Duncan Cooper

Personal information
- Full name: Duncan Elphinstone Cooper
- Born: c. 1813 India
- Died: 22 November 1904 Paddington, London, England
- Role: Batsman

Domestic team information
- 1850/51: Victoria
- Only First-class: 11 February 1851 Victoria v Tasmania

Career statistics
| Competition | First-class |
| Matches | 1 |
| Runs scored | 4 |
| Batting average | 2.00 |
| 100s/50s | 0/0 |
| Top score | 4 |
| Balls bowled | 0 |
| Wickets | – |
| Bowling average | – |
| 5 wickets in innings | – |
| 10 wickets in match | – |
| Best bowling | – |
| Catches/stumpings | 1/0 |
- Source: CricketArchive, 7 November 2011

= Duncan Cooper (cricketer) =

Indian-born Australian cricketer

Duncan Elphinstone Cooper (c. 1813 – 22 November 1904) was an Indian-born Australian cricketer who played for Victoria. He was born in Bengal, India and died in Paddington in London.
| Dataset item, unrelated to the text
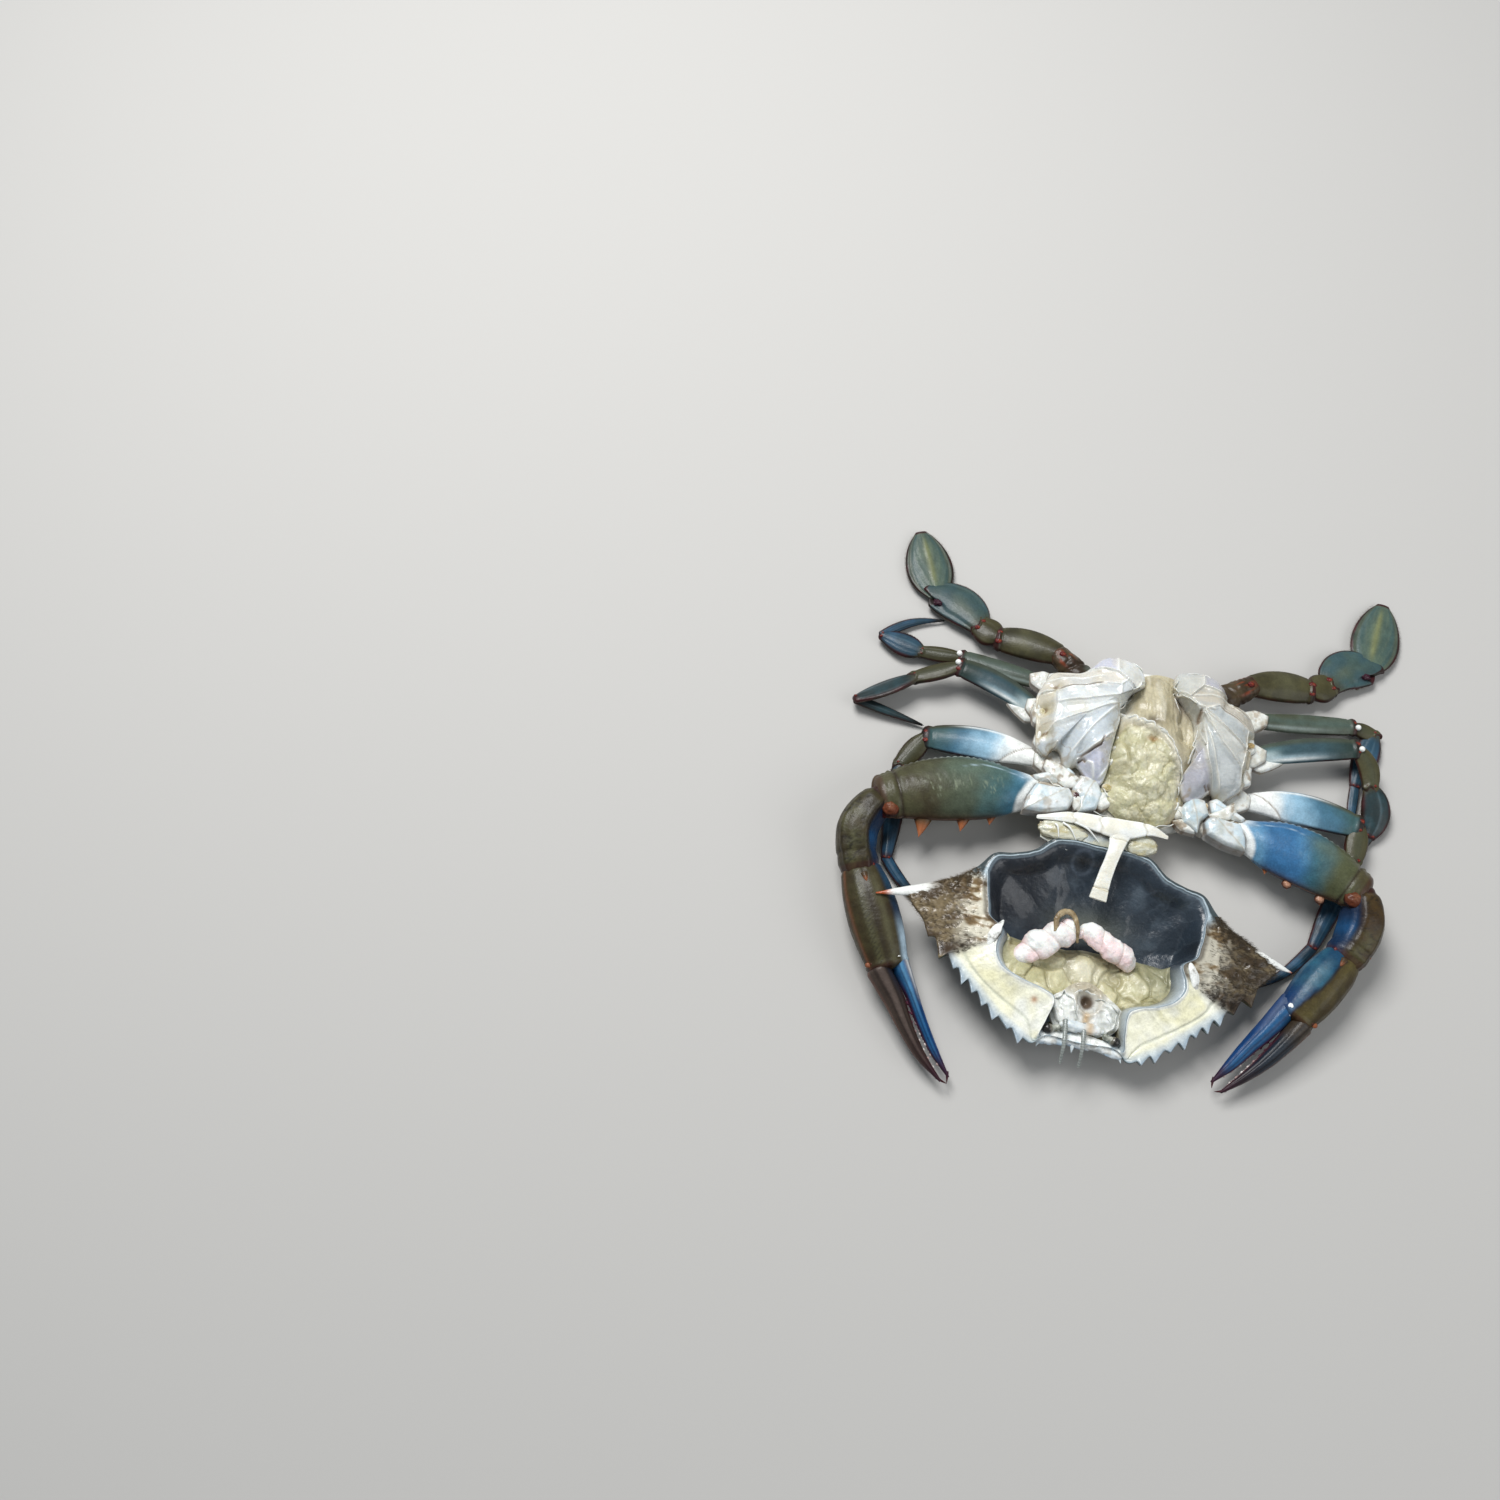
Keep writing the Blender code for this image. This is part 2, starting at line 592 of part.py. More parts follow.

Cooper was the son of Major General George Cooper (1777–1847) and his first wife Jane née Munn (1778–1823).

In 1841 Cooper travelled from London to Australia with George and Harry Thomson, brothers who were to become his partners as squatters and sheep farmers near Fiery Creek, Raglan. In his spare time Duncan painted landscapes of the surrounding area which were later gathered together and published as The Challicum Sketch Book. In 1849 he occupied the Warrapinjoe run, adjacent to the Thomson brothers' run, with an extent of 14,052 acres.

Cooper made a single first-class appearance for the Victorian cricket team, during the 1850–51 season, against Tasmania. This match was the first ever first-class cricket match in Australia. Cooper opened the batting in the first innings, and thus faced the first ball in Australian first-class cricket. He scored four runs in the first innings, and a duck in the second.

In 1854 Cooper left Australia and returned to London. In 1875 he presented 26 volumes of the work of the Bewick brothers to the Melbourne Public Library. He lived in London, a bachelor, until his death at the age of 90.